→ Task statement
Would you return all of this data exactly, leaving nothing out?

→ Source data
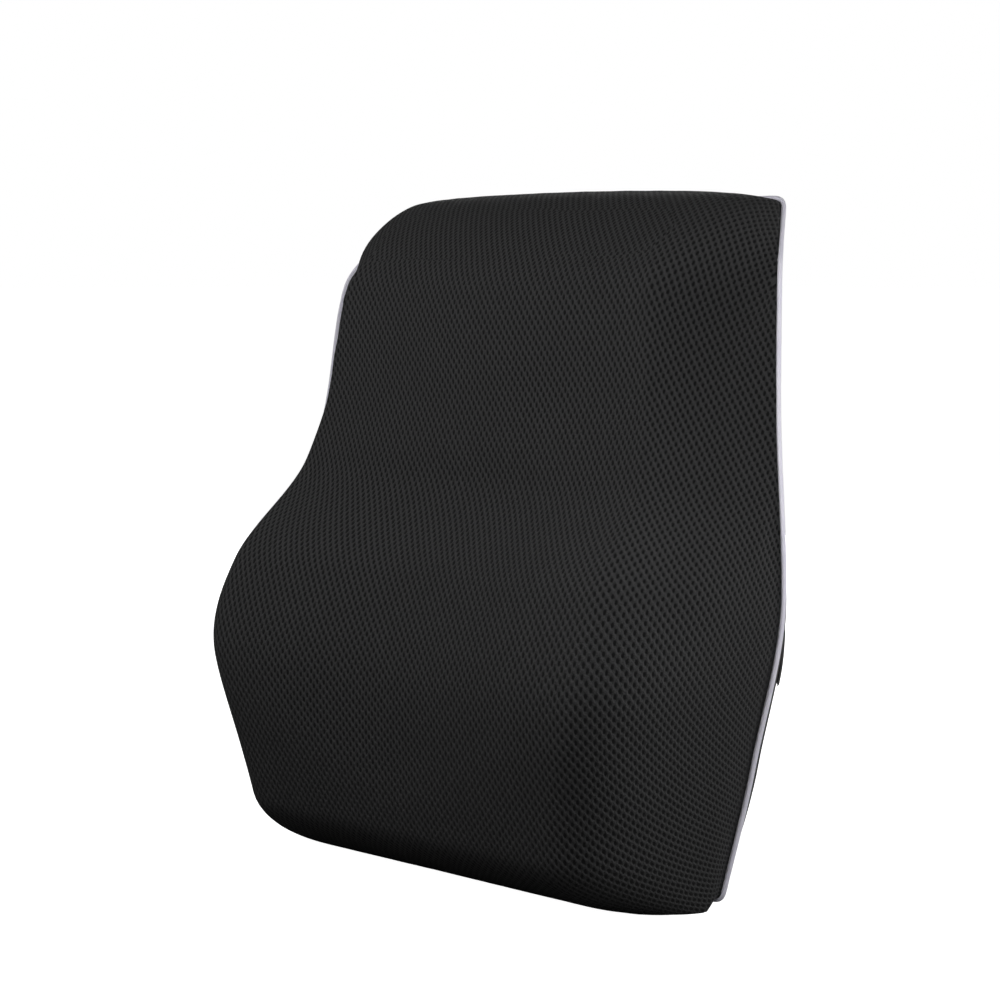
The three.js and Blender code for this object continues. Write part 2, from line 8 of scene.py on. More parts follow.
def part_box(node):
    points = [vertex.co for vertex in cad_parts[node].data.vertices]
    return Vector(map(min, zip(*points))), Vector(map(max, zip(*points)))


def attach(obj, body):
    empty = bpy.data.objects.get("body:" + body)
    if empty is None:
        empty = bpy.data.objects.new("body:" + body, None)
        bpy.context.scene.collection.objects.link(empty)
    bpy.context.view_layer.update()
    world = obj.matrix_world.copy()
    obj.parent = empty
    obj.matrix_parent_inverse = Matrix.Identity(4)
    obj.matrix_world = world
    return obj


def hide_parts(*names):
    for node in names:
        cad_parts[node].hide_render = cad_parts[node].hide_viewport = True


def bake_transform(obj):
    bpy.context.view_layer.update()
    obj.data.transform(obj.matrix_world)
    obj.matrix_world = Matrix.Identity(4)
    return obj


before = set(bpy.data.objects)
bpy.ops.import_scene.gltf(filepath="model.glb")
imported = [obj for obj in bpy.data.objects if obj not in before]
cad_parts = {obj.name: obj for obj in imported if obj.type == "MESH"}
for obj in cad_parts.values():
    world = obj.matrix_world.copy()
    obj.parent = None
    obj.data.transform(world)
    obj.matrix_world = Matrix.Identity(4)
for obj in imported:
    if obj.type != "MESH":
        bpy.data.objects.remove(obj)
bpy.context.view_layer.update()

→ Answer to this task
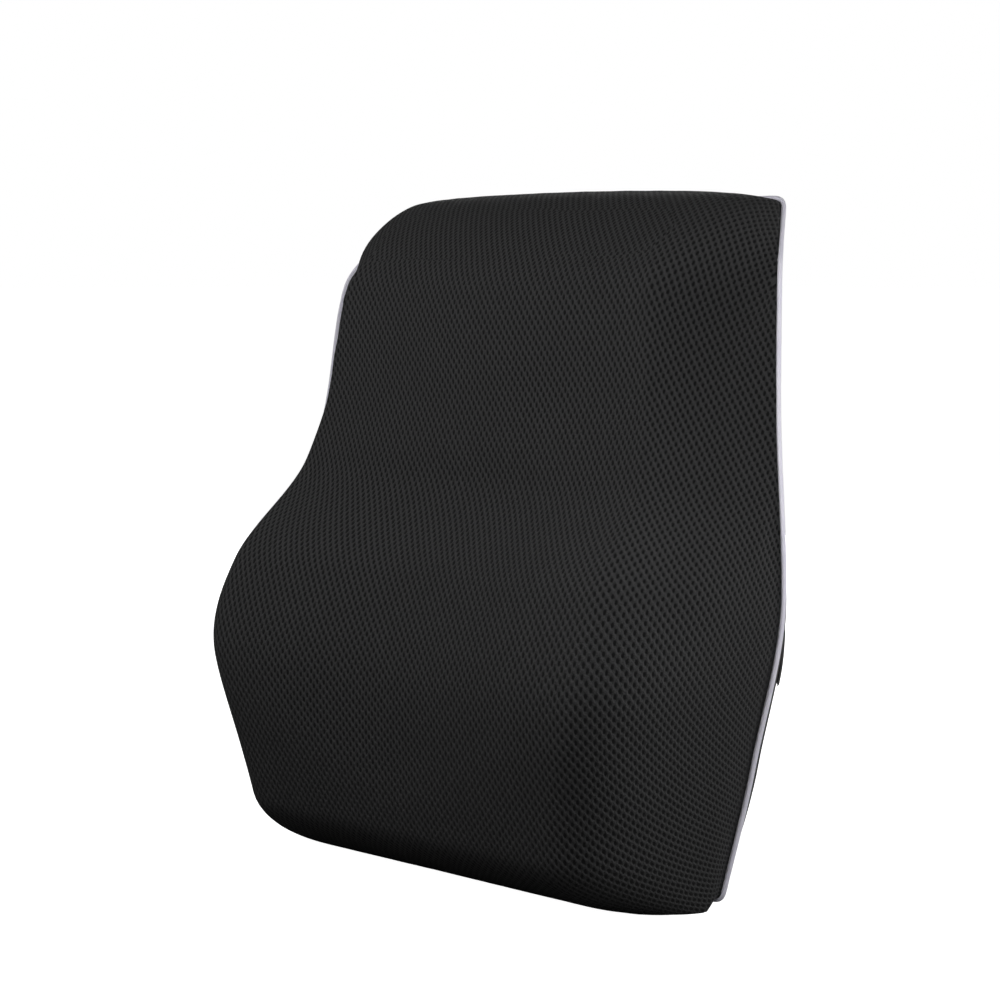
The three.js and Blender code for this object continues. Write part 2, from line 8 of scene.py on. More parts follow.
def part_box(node):
    points = [vertex.co for vertex in cad_parts[node].data.vertices]
    return Vector(map(min, zip(*points))), Vector(map(max, zip(*points)))


def attach(obj, body):
    empty = bpy.data.objects.get("body:" + body)
    if empty is None:
        empty = bpy.data.objects.new("body:" + body, None)
        bpy.context.scene.collection.objects.link(empty)
    bpy.context.view_layer.update()
    world = obj.matrix_world.copy()
    obj.parent = empty
    obj.matrix_parent_inverse = Matrix.Identity(4)
    obj.matrix_world = world
    return obj


def hide_parts(*names):
    for node in names:
        cad_parts[node].hide_render = cad_parts[node].hide_viewport = True


def bake_transform(obj):
    bpy.context.view_layer.update()
    obj.data.transform(obj.matrix_world)
    obj.matrix_world = Matrix.Identity(4)
    return obj


before = set(bpy.data.objects)
bpy.ops.import_scene.gltf(filepath="model.glb")
imported = [obj for obj in bpy.data.objects if obj not in before]
cad_parts = {obj.name: obj for obj in imported if obj.type == "MESH"}
for obj in cad_parts.values():
    world = obj.matrix_world.copy()
    obj.parent = None
    obj.data.transform(world)
    obj.matrix_world = Matrix.Identity(4)
for obj in imported:
    if obj.type != "MESH":
        bpy.data.objects.remove(obj)
bpy.context.view_layer.update()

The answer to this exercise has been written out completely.